Combine those dates with a long holiday weekend, and pretty much everyone with a shovel will be putting in their backyard gardens and flowerbeds around Memorial Day! Listed below are some guidelines to help make sure your backyard oasis is also a healthy habitat.
If you’ve been composting your garden scraps and lawn clippings, now is the time to take the finished product out of the bin and put that black gold to use! It should aged to perfection after breaking down over the winter. Mix in with potting soil, rake into garden beds, and spread in a top-dress layer around trees and shrubs. Free food for your plants, loaded with healthy soil microbes and bio-available nutrients – what’s not to love?
Quite possibly the most important multi-tasker in the garden! Mulch is any type of material that forms a barrier layer on top of the prepared soil in a garden bed. Mulch can be wood chips, straw, grass clippings, compost, newspapers, cardboard, dead leaves – you name it. (If you buy bagged mulch, it’s almost always wood chips.) A good layer of mulch over the soil in garden beds provides many benefits. It helps insulate plants from extreme temperatures, providing warmth on cool spring nights, and keeping roots cool on hot summer days. It slows evaporation from the soil, providing more consistent and long-lasting moisture to plants. It’s a barrier to weed seeds. As mulch decomposes, it provides organic material that improve soil structure. And as a physical barrier between the soil, wind, and rain, it prevents erosion. Choose a plant-based mulch rather than a layer of stone, gravel, or rubber chips – inorganic material doesn’t provide the same benefits to the soil.
Select Native Plants
Plants that are native to your area support the greatest volume and variety of wildlife!

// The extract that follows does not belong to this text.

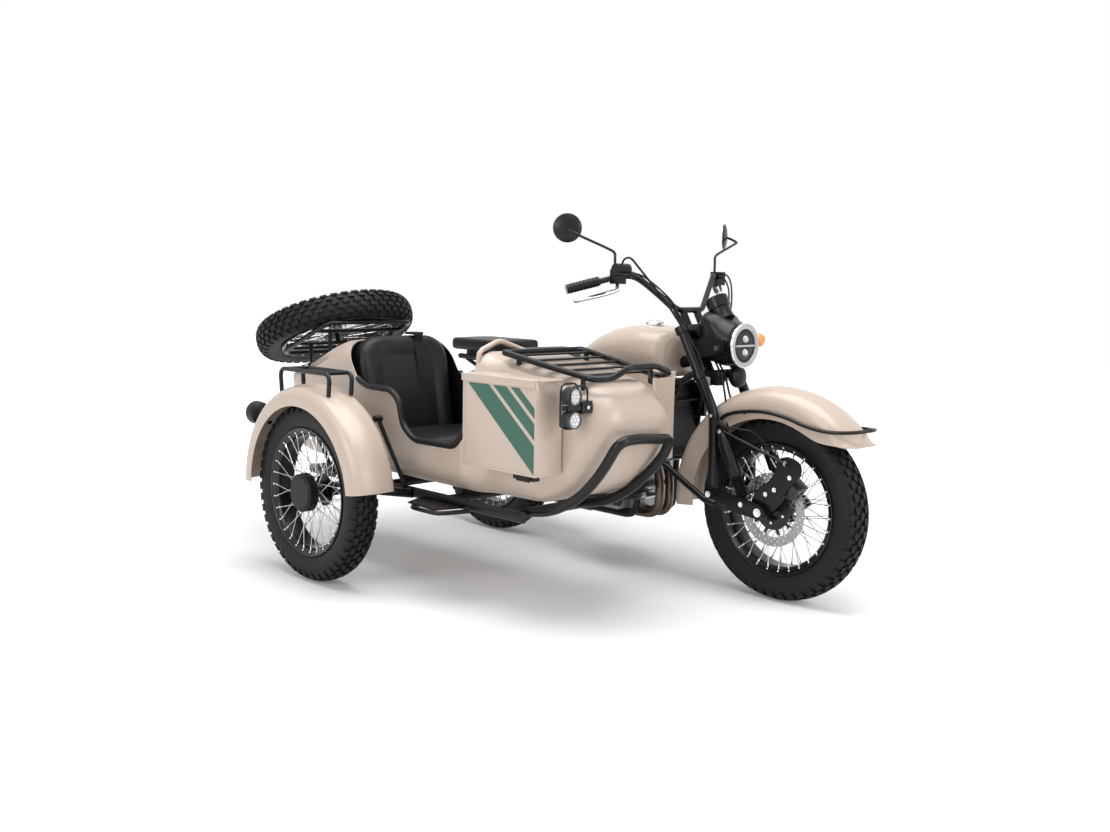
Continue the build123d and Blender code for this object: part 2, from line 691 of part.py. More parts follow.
with BuildPart() as tub_outer:
    long_body(TUB, TUB_Y)
with BuildPart() as tub_inner:
    long_body(TUB, TUB_Y, -TUB_WALL)
    block(BULKHEAD, (-1000, -300), (300, 900), Mode.SUBTRACT)
with BuildPart() as tub_room:
    long_body(TUB, TUB_Y, SEAT_GAP)

NOSE_SEAM = 890.0           # where the nose panel meets the cockpit tub
HINGE_OFF = 120.0           # each hinge from the tub's middle plane
HINGE_HALF = 25.0

with BuildPart() as sidecar_tub:
    add(tub_outer.part)
    add(tub_inner.part, mode=Mode.SUBTRACT)
    side_plate(COCKPIT, *TUB_ACROSS, Mode.SUBTRACT)
    side_plate([(x + LID_GAP, z - LID_GAP) for x, z in LID_EDGE], *TUB_ACROSS, Mode.SUBTRACT)
    for side in (-1, 1):
        middle = TUB_Y + side * HINGE_OFF
        for off in (-HINGE_HALF, HINGE_HALF - 14):
            block((HINGE[0], 12), (middle + off, middle + off + 14), (824, HINGE[1]))
            knuckle(HINGE, middle + off, middle + off + 14, HINGE_RADIUS)
with BuildPart() as sidecar_nose:
    add(sidecar_tub.part)
    block((NOSE_SEAM + SEAT_GAP, 1500), (-1000, -300), (300, 950), Mode.INTERSECT)
with sidecar_tub:
    block((NOSE_SEAM, 1500), (-1000, -300), (300, 950), Mode.SUBTRACT)
keep(sidecar_tub, "sidecar_tub")
keep(sidecar_nose, "sidecar_nose")

with BuildPart() as boot_lid:
    add(tub_outer.part)
    add(tub_inner.part, mode=Mode.SUBTRACT)
    side_plate(LID_EDGE, *TUB_ACROSS, Mode.INTERSECT)
    for side in (-1, 1):
        middle = TUB_Y + side * HINGE_OFF
        reach = HINGE_HALF - 14 - SEAT_GAP
        block((-60, HINGE[0] - 4), (middle - reach, middle + reach), (806, HINGE[1]))
        knuckle(HINGE, middle - reach, middle + reach, HINGE_RADIUS)
keep(boot_lid, "boot_lid")

# Spare wheel rack on the boot lid, in the spare wheel's own tilted frame
RACK_LEVEL = -TYRE_HALF_WIDTH - 10.3


def from_spare(point):
    """A point given in the spare wheel's frame."""
    return tuple(SPARE_PLANE.from_local_coords(Vector(*point)))


with BuildPart() as spare_rack:
    for end in (-118, 250):
        half = [(66, -205), (end, -205), (end, 205), (66, 205)]
        tube([from_spare((x, y, RACK_LEVEL)) for x, y in half], 45, 10)
    for x in (-60, 0, 150):
        rod(from_spare((x, -205, RACK_LEVEL)), from_spare((x, 205, RACK_LEVEL)), 8)
    rod(from_spare((0, 0, RACK_LEVEL)), from_spare((0, 0, HUB_HALF_WIDTH + 16)), AXLE_RADIUS, 16)
    rod(from_spare((0, 0, HUB_HALF_WIDTH + SEAT_GAP)), from_spare((0, 0, HUB_HALF_WIDTH + 10)), 22, 6)
    for x, z in ((-286, 826), (-147, 883)):
        for off in (-150, 150):
            rod((x, TUB_Y + off, z - 120), (x, TUB_Y + off, z), 8)
    add(tub_room.part, mode=Mode.SUBTRACT)
keep(spare_rack, "spare_rack")

with BuildPart() as sidecar_seat:
    shape = [(89.3, 850), (100, 856), (126, 884), (156, 880), (222, 524)]
    shape += [(545, 528), (566, 510), (566, 458), (89.3, 458)]
    side_plate(shape, TUB_Y + 226, 452)
    for side in (-1, 1):
        corner = [(150, 900), (150, 856), (186, 842), (214, 800), (214, 740), (240, 740), (240, 900)]
        slab(Plane.YZ.offset(88), [(TUB_Y + side * y, z) for y, z in corner], 37, Mode.SUBTRACT)
        corner = [(170, 900), (170, 858), (200, 842), (224, 800), (224, 740), (240, 740), (240, 900)]
        slab(Plane.YZ.offset(124), [(TUB_Y + side * y, z) for y, z in corner], 70, Mode.SUBTRACT)
keep(sidecar_seat, "sidecar_seat")

with BuildPart() as cockpit_trim:
    for side in (-1, 1):
        y = TUB_Y + side * (TUB_HALF - TUB_WALL / 2)
        rim = [(192, y, 733), (251, y, 711), (399, y, 709), (454, y, 673)]
        rim += [(482, y, 586), (541, y, 542.5), (762, y, 544.5)]
        tube(rim, [30, 40, 40, 30, 40], 8)
keep(cockpit_trim, "cockpit_trim")

# Side cases against the nose, with lids hinged along their front edge
CASE_IN = NOSE_HALF + SEAT_GAP
CASE_HINGE = (CASE_FRONT + 6.0, CASE_HIGH)
CASE_HINGE_RADIUS = 5.0
LID_OVERHANG = 4.0
for name, side in (("right", -1), ("left", 1)):
    near, far = sorted((TUB_Y + side * CASE_IN, TUB_Y + side * CASE_OUT))
    middle = (near + far) / 2
    with BuildPart() as case:
        block((CASE_REAR, CASE_FRONT), (near, far), (CASE_LOW, CASE_HIGH))
        inside = ((CASE_REAR + CASE_WALL, CASE_FRONT - CASE_WALL), (near + CASE_WALL, far - CASE_WALL))
        block(*inside, (CASE_LOW + CASE_WALL, CASE_HIGH), Mode.SUBTRACT)
        for off in (-45, 25):
            leaf = (CASE_HIGH - 14, CASE_HIGH - 4)
            block((CASE_FRONT - 1, CASE_HINGE[0]), (middle + off, middle + off + 20), leaf)
            knuckle(CASE_HINGE, middle + off, middle + off + 20, CASE_HINGE_RADIUS)
    keep(case, f"case_{name}")
    with BuildPart() as lid:
        wide = (near - LID_OVERHANG, far) if side < 0 else (near, far + LID_OVERHANG)
        top = CASE_HIGH + SEAT_GAP
        block((CASE_REAR - LID_OVERHANG, CASE_FRONT - 1), wide, (CASE_HIGH - LID_SKIRT, top + LID_WALL))
        hollow = (near - 1, far + 1)
        block((CASE_REAR - 1, CASE_FRONT + 9), hollow, (CASE_HIGH - LID_SKIRT, top), Mode.SUBTRACT)
        block((CASE_FRONT - 10, CASE_HINGE[0]), (middle - 24, middle + 24), (top, top + LID_WALL))
        knuckle(CASE_HINGE, middle - 24, middle + 24, CASE_HINGE_RADIUS)
    keep(lid, f"case_lid_{name}")

with BuildPart() as sidecar_fender:
    centre = (SIDECAR_LEAD, TYRE_RADIUS)
    fender(centre, SIDE_FENDER_RADIUS, 315, SIDE_FENDER_Y, (7, 180), 26)
    inner = arc_points(centre, 345, 0, 345, 24)
    side_plate(inner, -1010, 12, Mode.SUBTRACT)
keep(sidecar_fender, "sidecar_fender")

with BuildPart() as fender_rail:
    for y in (-1140, -1050):
        tube([(75, y, 660), (75, y, 765), (400, y, 765), (400, y, 660)], 28, 8)
    for x in (120, 355):
        rod((x, -1140, 765), (x, -1050, 765), 6)
    fender_room((SIDECAR_LEAD, TYRE_RADIUS), SIDE_FENDER_RADIUS, SIDE_FENDER_Y, (7, 180), 26)
keep(fender_rail, "fender_rail")

with BuildPart() as sidecar_lamp:
    rod((-172, -1101, 580), (-136, -1101, 580), 36, 16)
    rod((-140, -1101, 575), (-62, -1101, 544), 9)
    fender_room((SIDECAR_LEAD, TYRE_RADIUS), SIDE_FENDER_RADIUS, SIDE_FENDER_Y, (7, 180), 26)
keep(sidecar_lamp, "sidecar_lamp")

RACK_HOLES = 240.0          # between the two luggage bolts in the middle slat
RACK_HOLE_RADIUS = 3.5
with BuildPart() as nose_rack:
    near = [(1140, TUB_Y - 172, 834), (1325, TUB_Y - 148, 803)]
    near += [(1352, TUB_Y - 90, 806), (1382, TUB_Y - 50, 842)]
    tube(near + mirrored(near, TUB_Y)[::-1], [30, 20, 20, 20, 20, 30], 9)
    back = [(1140, TUB_Y - 172, 834), (943, TUB_Y - 185, 866)]
    tube(back + mirrored(back, TUB_Y)[::-1], 35, 9)
    for x in (990, 1060, 1130, 1200, 1270):
        z = 866 - (x - 943) * 0.163
        half = 182 - (x - 990) * 0.1
        block((x - 15, x + 15), (TUB_Y - half, TUB_Y + half), (z - 3, z + 3))
    for x in (990, 1290):
        z = 866 - (x - 943) * 0.163
        for off in (-160, 160):
            rod((x, TUB_Y + off, 730), (x, TUB_Y + off, z), 8)
    for off in (-RACK_HOLES / 2, RACK_HOLES / 2):
        rod((1130, TUB_Y + off, 820), (1130, TUB_Y + off, 850), RACK_HOLE_RADIUS, 16, Mode.SUBTRACT)
    add(tub_room.part, mode=Mode.SUBTRACT)
keep(nose_rack, "nose_rack")

with BuildPart() as grab_handle:
    tube([(850, -838, 720), (838, -838, 862), (822, -730, 898), (824, -610, 858)], [30, 60], 9.5)
    add(tub_room.part, mode=Mode.SUBTRACT)
keep(grab_handle, "grab_handle")

with BuildPart() as aux_lamps:
    for z in (757, 684):
        rod((1300, -882, z), (1352, -882, z), 31, 16)
    rod((1322, -882, 650), (1322, -882, 792), 7)
    block((1312, 1332), (-890, -790), (712, 728))
    tube([(1322, -915, 652), (1322, -915, 792), (1322, -840, 792), (1322, -840, 720)], 20, 5, 6)
    add(tub_room.part, mode=Mode.SUBTRACT)
keep(aux_lamps, "aux_lamps")

CHASSIS_Z = 335.0
with BuildPart() as sidecar_frame:
    for y in (-860, -400):
        rod((-150, y, CHASSIS_Z), (1100, y, CHASSIS_Z), 19, 12)
    for x in (-150, 330, 700):
        rod((x, -862, CHASSIS_Z), (x, -398, CHASSIS_Z), 16, 10)
    front = [(1040, -862, CHASSIS_Z), (1040, -330, CHASSIS_Z), (1060, -200, 333), (940, -136, 330)]
    tube(front, [60, 40], 18, 12)
    block((905, 962), (-152, -123.6), (300, 360))
    rear = [(330, -400, CHASSIS_Z), (330, -250, CHASSIS_Z), (405, -180, 300), (405, -131, 290)]
    tube(rear, [50, 30], 16, 12)
    tube([(640, -400, CHASSIS_Z), (640, -330, 470), (640, -200, 690), (640, -131, 712)], [60, 60], 13, 10)
    rod((520, -870, CHASSIS_Z), (250, -985, 330), 20, 12)
    rod((250, -970, TYRE_RADIUS), (250, -1030, TYRE_RADIUS), 26, 12)
    rod((250, -1000, TYRE_RADIUS), (250, -1150, TYRE_RADIUS), AXLE_RADIUS, 16)
    for x in (14, 486):
        rod((x, -870, CHASSIS_Z), (x, -998, 610), 8)
        rod((x, -985, 610), (x, SIDE_FENDER_Y[1] + SEAT_GAP, 610), 12)
    for x in (330, 700):
        block((x - 10, x + 10), (TUB_Y - 150, TUB_Y + 150), (CHASSIS_Z, CHASSIS_Z + 60))
    add(tub_room.part, mode=Mode.SUBTRACT)
keep(sidecar_frame, "sidecar_frame")

with BuildPart() as bumper_loop:
    leg = [(1040, -785, 336), (1150, -785, 354), (1275, -785, 415), (1375, -785, 515), (1462, -785, 640)]
    tube(leg + mirrored(leg, TUB_Y)[::-1], [80, 80, 80, 45, 45, 80, 80, 80], 16, 12)
    rod((1040, -900, CHASSIS_Z), (1040, -350, CHASSIS_Z), 18 + SEAT_GAP, 16, Mode.SUBTRACT)
    block((900, 1040), (-900, -350), (300, 380), Mode.SUBTRACT)
keep(bumper_loop, "bumper_loop")

with BuildPart() as footboard:
    shape = [(583, -878.7), (629, -975), (794, -989), (825, -878.7)]
    slab(Plane.XY.offset(327), shape, 4)
    tube([(655, -884, 321), (655, -994, 321), (818, -994, 321), (850, -884, 321)], 40, 8)
keep(footboard, "footboard")
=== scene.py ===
import json
from math import cos, pi, radians, sin, sqrt

import bmesh
import bpy
from mathutils import Matrix, Vector

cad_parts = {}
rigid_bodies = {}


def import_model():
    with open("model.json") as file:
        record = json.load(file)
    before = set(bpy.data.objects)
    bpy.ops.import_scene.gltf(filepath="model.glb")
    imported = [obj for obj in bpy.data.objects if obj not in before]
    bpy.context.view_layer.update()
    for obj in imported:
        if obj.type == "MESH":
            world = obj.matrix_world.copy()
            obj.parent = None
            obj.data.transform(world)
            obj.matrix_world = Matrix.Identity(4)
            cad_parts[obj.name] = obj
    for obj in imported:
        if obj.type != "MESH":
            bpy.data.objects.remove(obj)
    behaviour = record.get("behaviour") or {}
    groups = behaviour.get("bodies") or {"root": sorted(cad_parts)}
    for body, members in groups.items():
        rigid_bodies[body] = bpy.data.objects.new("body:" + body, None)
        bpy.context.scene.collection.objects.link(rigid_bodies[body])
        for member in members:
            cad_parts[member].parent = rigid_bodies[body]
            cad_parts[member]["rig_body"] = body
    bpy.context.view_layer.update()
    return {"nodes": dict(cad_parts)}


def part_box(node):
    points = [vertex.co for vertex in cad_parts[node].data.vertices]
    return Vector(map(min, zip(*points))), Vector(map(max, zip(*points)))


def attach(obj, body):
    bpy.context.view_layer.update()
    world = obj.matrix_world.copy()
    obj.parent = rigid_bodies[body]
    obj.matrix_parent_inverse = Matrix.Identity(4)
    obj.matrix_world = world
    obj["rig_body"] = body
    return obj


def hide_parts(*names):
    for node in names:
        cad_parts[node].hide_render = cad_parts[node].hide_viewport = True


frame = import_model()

# Lengths below are millimetres with x forward from the rear axle, y left from the motorcycle's
# middle plane and z up from the ground. TO_ROW turns them into metres about the model's origin.
SHIFT = Vector((-614.0, 345.0, 0.0))
MM = 0.001
TO_ROW = Matrix.Scale(MM, 4) @ Matrix.Translation(SHIFT)

WHEELBASE = 1515.0
SIDECAR_LEAD = 250.0
SIDECAR_TRACK = 1101.0
AXLE_HEIGHT = 328.0
TUB_Y = -630.0
SPARE = (-311.0, TUB_Y - 15.0, 887.0)
SPARE_TILT = radians(22.5)
SIDECAR_FENDER_Y = -1101.5
FRONT_FENDER_X = 1497
BOOT_HINGE_X, BOOT_HINGE_Z = -25, 832
BOOT_HINGE_OFF = 120        # each boot hinge from the tub's middle plane
CASE_REAR, CASE_LENGTH = 905, 350
CASE_TOP, CASE_HEIGHT = 800, 300
CASE_FACE_Y = -960.4        # the right case's outer face


# Finishes

GRAIN_DEPTH = 0.0006        # metres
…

Besides being wonderful garden visitors in their own right, the beneficial bugs and birds in your garden supported by ornamental natives also provide spillover benefits to non-native plants, like increasing pollination for your vegetables, and sustaining the bird predators that snack on garden pests. The wild type plants provide the most benefits to your garden ecosystem, but plant breeders are also doing a lot of exciting work right now creating new cultivars of native plants, and these nursery-available varieties still provide benefits over exotics. Remember to check out our Clinton Conservation District fall plant sales for many native ornamentals!
Ten North American Native Perennials That Are So Hot Right Now:
- Heucheras (Coral Bells)
- Aquilegia (Columbine)
- Red Osier Dogwood
- Hydrangea (arborescens like “Annabelle” and oakleaf like “Gatsby Moon” are native)
- Echinacea (coneflowers)
- Rudbeckias (Black-Eyed Susan and related plants)
- Coreopsis (tickseeds)
- Milkweed and Butterfly Weed
Beware Ornamental Invasives
Exotic ornamental plants are ecologically barren in the garden, providing little to no benefits to wildlife. Some are also invasive, meaning they spread aggressively and can crowd out more beneficial plants. But some nurseries still sell plants that are both invasive and exotic – and these plants can spread to nearby woodlands. Avoid these top offenders!
- Bradford or Callery Pear Trees (plant a serviceberry or redbud instead)
- Vinca Minor or periwinkle, often called creeping myrtle (swap for creeping phlox or wild ginger)
- Autumn Olive (plant an American Plum, or American Hazelnut)
- Lilly of the Valley (plant solomon’s seal or spiderwort)
- Japanese Honeysuckle (native Trumpet Honeysuckle is an easy swap)
- Privets (consider a hedge of winterberry, or highbush cranberry viburnum)
- English Ivy (plant creeping phlox or pachysandra)
- Japanese Barberry (substitute a ninebark or new jersey tea bush)
- Burning Bush (try an oakleaf hydrangea or Virginia sweetspire)
Don’t Over-do The Fertilizer
There’s no such thing as a chubby petunia. Plants that are overfed will suffer fertilizer burn, weak stems and uneven growth, and increased sensitivity to drought. Worse, the excess nutrients from any fertilizer over and above what your plants can absorb will wash into storm drains or local watersheds. There it can feed algae blooms that deplete oxygen from the water, harming fish and other river life. Your best bet is always a soil test to see what your starting soil conditions are! That way you can add only what is needed. If you don’t want to do a soil test, plan a conservative fertilization schedule, especially if you don’t see any signs of nutrient deficiencies in your plants. You can always contact MSU Extension (link: https://www.canr.msu.edu/clinton/office_services) for local, expert guidance on fertilizer questions.
Reuse and Recycle
A good gardener never pays for anything they might be able to scrounge up from another source. Plant pots can be saved and re-used to start seeds and tubers next spring. Cardboard from delivery boxes (because we all went a little overboard with the online shopping over the long winter) can be broken down to make an effective weed barrier. Layered under mulch, cardboard is much healthier, and cheaper, than buying landscaping fabric. Long branches pruned from shrubs and small trees make great support stakes for tomatoes or heavy flowers. And keep an eye out for used landscaping materials. As people re-do their gardens this time of year, there are often bricks, stones, edging, benches, pots, and other secondhand items available from neighbors. Be creative, and happy gardening!